Sky Hopinka’s Unconventional Storytelling

02.23.2023
Sky Hopinka's new exhibition, "Lore," is on view at the museum until September 24, 2023.

For filmmaker and artist Sky Hopinka, there’s an art to telling a story. Hopinka’s unique form of storytelling is now on view at the museum in the exhibition “Lore,” which opened earlier this month. Hopinka, a member of the Ho-Chunk Nation, was named a MacArthur Fellow in 2022 and he has continued to make new works that shed light on the power of story.

“Story can mean a lot of things, to a lot of different communities, to a lot of different peoples,” he said in one MacArthur Fellow video. “I think as humans, we search for stories in everything, as a way to understand, as a way to process.”

Working with moving image, written form and photography, Hopinka said he likes to find different ways that these forms intersect one another, whether in experimental film, documentary film, installation videos, photography or poetry.

“What I’m interested in doing is to look at a more circular form of storytelling,” he said, “or one that doesn’t necessarily have a beginning, middle and an end in the way that we’re accustomed to living in the culture that we live in right now.”

In his latest exhibition, on view at the museum, Hopinka uses his unconventional form of storytelling – using both visual and audio abstraction – to bring his perspective into focus for the audience.

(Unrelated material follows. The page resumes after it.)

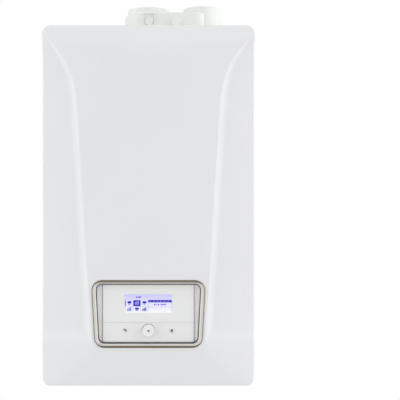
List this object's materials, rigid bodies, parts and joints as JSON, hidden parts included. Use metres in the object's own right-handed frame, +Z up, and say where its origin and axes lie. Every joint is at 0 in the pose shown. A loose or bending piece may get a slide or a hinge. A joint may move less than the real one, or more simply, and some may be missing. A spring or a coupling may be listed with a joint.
{
  "type": "wall-hung condensing gas boiler",
  "caption": "White wall-hung gas boiler: sculpted pull-off front cover, fold-down control box with screen and knob, twin flue adaptor on the roof.",
  "frame": {"origin": "on the wall plane, midway between the two wall bolts of the hanging bracket", "axes": "+X to the right seen from the front, +Y into the wall, so the front faces -Y, +Z up"},
  "size_m": [0.45, 0.3465, 0.859],
  "materials": {
    "cover_white": "satin white moulding",
    "casing_white": "white powder coat",
    "frame_steel": "galvanised sheet",
    "trim_satin": "satin bronze-grey metallised trim",
    "surround_grey": "light grey moulding",
    "fascia_white": "fine satin",
    "lens_clear": "clear lens",
    "display_lilac": "lit display",
    "knob_white": "satin",
    "box_grey": "moulded grey",
    "board_green": "circuit board",
    "switch_black": "black moulding",
    "adaptor_white": "white moulding",
    "rubber_black": "black rubber",
    "screw_steel": "zinc plated",
    "clip_black": "black moulding",
    "vessel_red": "red enamel",
    "exchanger_steel": "pressed and welded drum",
    "burner_steel": "heat-tinted",
    "ceramic": "ceramic",
    "cast_alloy": "die cast",
    "motor_black": "black moulding",
    "pump_iron": "coated casting",
    "plates_steel": "brazed plates",
    "brass": "machined brass",
    "copper": "copper tube",
    "trap_grey": "moulded grey",
    "knob_red": "red moulding",
    "knob_blue": "blue moulding"
  },
  "bodies": {
    "casing": {"air_intake_snorkel": "clip_black", "air_mixer": "clip_black", "back_frame": "frame_steel", "bottom_plate": "frame_steel", "burner": "burner_steel", "burner_door": "exchanger_steel", "casing_gasket": "rubber_black", "casing_screws": "screw_steel", "cold_water_pipe": "copper", "condensate_pipe": "rubber_black", "condensate_trap": "trap_grey", "diverter_actuator": "motor_black", "diverter_valve": "brass", "exchanger_flow_pipe": "copper", "exchanger_return_pipe": "copper", "expansion_vessel": "vessel_red", "fan_housing": "cast_alloy", "fan_motor": "motor_black", "filling_tap": "brass", "flue_adaptor": "adaptor_white", "flue_pipe": "adaptor_white", "gas_pipe": "copper", "gas_valve": "cast_alloy", "heat_exchanger": "exchanger_steel", "heating_flow_pipe": "copper", "heating_return_pipe": "copper", "hot_water_pipe": "copper", "ignition_electrode": "ceramic", "lower_rail": "frame_steel", "pipe_nuts": "brass", "plate_heat_exchanger": "plates_steel", "pump_body": "pump_iron", "pump_motor": "motor_black", "relief_valve": "brass", "roof_panel": "casing_white", "side_panel_left": "casing_white", "side_panel_right": "casing_white", "socket_seals": "rubber_black", "test_point_caps": "adaptor_white", "vessel_pipe": "rubber_black", "wall_bracket": "frame_steel"},
    "cover": {"front_cover": "cover_white", "control_bezel": "trim_satin", "cover_screws": "screw_steel", "cover_clips": "clip_black"},
    "control_box": {"control_box": "box_grey", "control_box_lid": "box_grey", "main_board": "board_green", "control_surround": "surround_grey", "control_fascia": "fascia_white", "display_window": "lens_clear", "display_module": "display_lilac", "panel_switches": "switch_black"},
    "encoder_shaft": {"encoder_shaft": "screw_steel"},
    "knob": {"control_knob": "knob_white"},
    "back_button": {"back_button": "knob_white"},
    "menu_button": {"menu_button": "knob_white"},
    "fan": {"fan_impeller": "switch_black"},
    "relief_knob": {"relief_knob": "knob_red"},
    "filling_tap_knob": {"filling_tap_knob": "knob_blue"}
  },
  "joints": [
    {"name": "front_cover_slide", "type": "slide", "parent": "casing", "child": "cover", "axis": [0, -1, 0], "range_m": [0, 0.4]},
    {"name": "control_box_tilt", "type": "hinge", "parent": "casing", "child": "control_box", "pos_m": [0, -0.3, -0.624], "axis": [1, 0, 0], "range_deg": [0, 83]},
    {"name": "knob_press", "type": "slide", "parent": "control_box", "child": "encoder_shaft", "axis": [0, 1, 0], "range_m": [0, 0.0012], "stiffness_N_per_m": 3000},
    {"name": "knob_turn", "type": "hinge", "parent": "encoder_shaft", "child": "knob", "pos_m": [0, -0.342, -0.5903], "axis": [0, -1, 0], "continuous": true},
    {"name": "back_button_press", "type": "slide", "parent": "control_box", "child": "back_button", "axis": [0, 1, 0], "range_m": [0, 0.0008], "stiffness_N_per_m": 2500},
    {"name": "menu_button_press", "type": "slide", "parent": "control_box", "child": "menu_button", "axis": [0, 1, 0], "range_m": [0, 0.0008], "stiffness_N_per_m": 2500},
    {"name": "fan_spin", "type": "hinge", "parent": "casing", "child": "fan", "pos_m": [0.098, -0.245, -0.39], "axis": [0, -1, 0], "continuous": true},
    {"name": "relief_knob_turn", "type": "hinge", "parent": "casing", "child": "relief_knob", "pos_m": [-0.187, -0.185, -0.588], "axis": [0, -1, 0], "range_deg": [0, 90]},
    {"name": "filling_tap_turn", "type": "hinge", "parent": "casing", "child": "filling_tap_knob", "pos_m": [0.0975, -0.14, -0.671], "axis": [0, 0, -1], "range_deg": [0, 90]}
  ],
  "couplings": [
    {"joint": "control_box_tilt", "follows": "front_cover_slide", "rad_per_m": 3.6}
  ]
}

“In this video work, images of friends and landscapes are cut, fragmented and reassembled on an overhead projector as hands guide their shape and construction. Meanwhile, a voice tells a story about a not too distant past, a not too distant ruin, with traces of nostalgia expressed in terms of lore. We see knowledge and memory passed down and shared not from wistful loss, but as a collage of rumination, reproduction and creation.”

His work is but one of many Indigenous voices ultimately, he noted.

“The more that I can be seen as one small part of a larger constellation of works and voices that make up Indigenous peoples in this country, the better,” he said. ”I hope that that these works will also instill a sense of curiosity for an audience that might not be familiar with Indigenous film, to see that there’s more out there than the things they might have encountered if they’ve encountered any of them at all.”